Страшные сказки
Во все времена страшные сказки помогали детям приспособиться к, в общем-то, недружелюбному внешнему миру. Сказка — это миф, архаика. И, как всякий миф, она несет три функции: интеграционную, охранительную и познавательную. Необходимо признать, что традиционные сказки безнадежно устарели, и нет ничего удивительного в том, что дети и подростки находят (и сами создают) альтернативный фольклор.
Начнем с нескольких примеров. На днях я ходила на фильм «Визит» за авторством уважаемого Шьямалана. Это аллюзия, если не ремейк всем известной истории о Ганзеле и Гретеле. Дети попадают в пряничный дом к старухе-ведьме. Сперва она их откармливает, а потом старается зажарить. В темные средневековые времена эта сказка успешно работала: апеллируя к чувствительному и повседневному детскому страху (к ведьмам), она также учит не слишком уж доверять тем, кто без особой причины закармливает вас сладостями.
Но сегодня эта сказка уже никому не нужна. И хотя нецензурированные гриммовские сказки дадут прикурить многим фильмам ужасов, это больше развлечение для изощренных взрослых. Мы недооцениваем уровень развития детей и младших школьников. И мы катастрофически ошибаемся в оценке степени осведомленности подростков, начиная лет с 12-13. Это информационная эра: от сексуальной рекламы, сцен насилия и новостных цитат никуда не спрятаться.
Поэтому подход Шьямалана мне нравится больше. В его фильме старики — не колдуны и не оборотни. Они — сумасшедшие. Мы приучаем детей бояться не чародеев, а странных людей с неадекватным поведением. Да, ведьмы свое отжили, но страх остался и был спроецирован на новую фигуру. Незнакомцы, чужаки, психи, бомжи и цыгане. Они страшны не волшбой, а непредсказуемостью и неподчинением законам социума. Но дети и подростки поймут этот фильм и поймут его правильно, потому что спятившие старики (а к старикам у многих детей и так врожденная брезгливость и недоверие) — это такая же бытовая реальность, как сосуществование с темными силами в Средние века. Психология, наука, безумие — вот тесто и закваска для современных мифов.
Или есть такая хорошая и самобытная игра The Path. В ней обыгрывается архетипичная история Волка и Красной Шапочки. И Волк здесь — это соблазн или столкновение с чем-то фатальным. Мы видим истории разных по возрасту Шапок — от шестилетки до взрослой женщины. И все они встречают своего Волка — смерть, безрассудного бойфренда, насильника, экзистенциальную пустоту. Что угодно. И это тоже грамотный подход к осовремениванию сказки. К историзации мифа.

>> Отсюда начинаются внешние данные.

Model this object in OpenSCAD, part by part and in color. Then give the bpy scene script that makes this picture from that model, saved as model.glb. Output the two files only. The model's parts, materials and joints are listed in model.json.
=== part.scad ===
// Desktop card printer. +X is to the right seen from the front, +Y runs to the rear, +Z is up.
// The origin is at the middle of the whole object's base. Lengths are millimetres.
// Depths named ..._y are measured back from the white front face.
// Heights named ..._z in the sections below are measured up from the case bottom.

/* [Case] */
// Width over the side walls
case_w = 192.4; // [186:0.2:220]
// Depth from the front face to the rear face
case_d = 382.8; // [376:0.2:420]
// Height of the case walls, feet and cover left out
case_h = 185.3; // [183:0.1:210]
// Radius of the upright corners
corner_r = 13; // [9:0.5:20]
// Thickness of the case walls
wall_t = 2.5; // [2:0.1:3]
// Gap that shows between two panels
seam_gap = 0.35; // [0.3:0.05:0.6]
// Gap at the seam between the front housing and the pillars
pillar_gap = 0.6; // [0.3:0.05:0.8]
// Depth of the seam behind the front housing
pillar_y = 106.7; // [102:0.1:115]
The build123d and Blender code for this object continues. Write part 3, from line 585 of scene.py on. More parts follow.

Как я уже сказала, дети сами создают свой фольклор. Это и страшилки у костра, и бесполезные фанфики, и подражательство чувственным стихам сентиментализма. Детские мифы и сказки — это переклад взрослых историй. Адаптация через редукцию многоуровневых смыслов. На выходе мы получаем одномерную и линейную историю. Однако таким образом в ней становится очевиден главный конфликт между добром и злом, жизнью и смертью, детьми и взрослыми и прочими амбивалентными штуками. Почитайте рассказ «Студент» у Чехова, там это очень хорошо описано.
Архетипы не изменились за тысячи лет. Развитие науки и понимания внутреннего мира человека не стоит на месте, поэтому мы должны делать глубже и сложнее архетипы, которыми мы живем. Мой Бог сложнее Бога Николы Кузанского, несмотря на то, что он провел жизнь в молитвах, а я в праздном безделье. Просто мое время, моя пластами копившаяся культура сами по себе задают Богу такие вопросы, которые средневековым схоластам даже не снились. Локи из марвеловского блокбастера сложнее и глубже изначального Локи из скандинавских сказаний.
Поэтому любой писатель, который делает шаг назад, пытается подражать авторам, отставшим на сто, а то и на двести лет, обречен на смешной провал. Шьямалан не только осовременил Ганзеля и Гретеля, но и обогатил внутренний смысл и мораль произведения — научил детей прощать своих родителей. Каждый сюжет должен быть актуализирован. Каждая вечная тема должна быть расширена новыми ассоциациями. И тогда ваши сказки, быть может, будут кому-то интересны.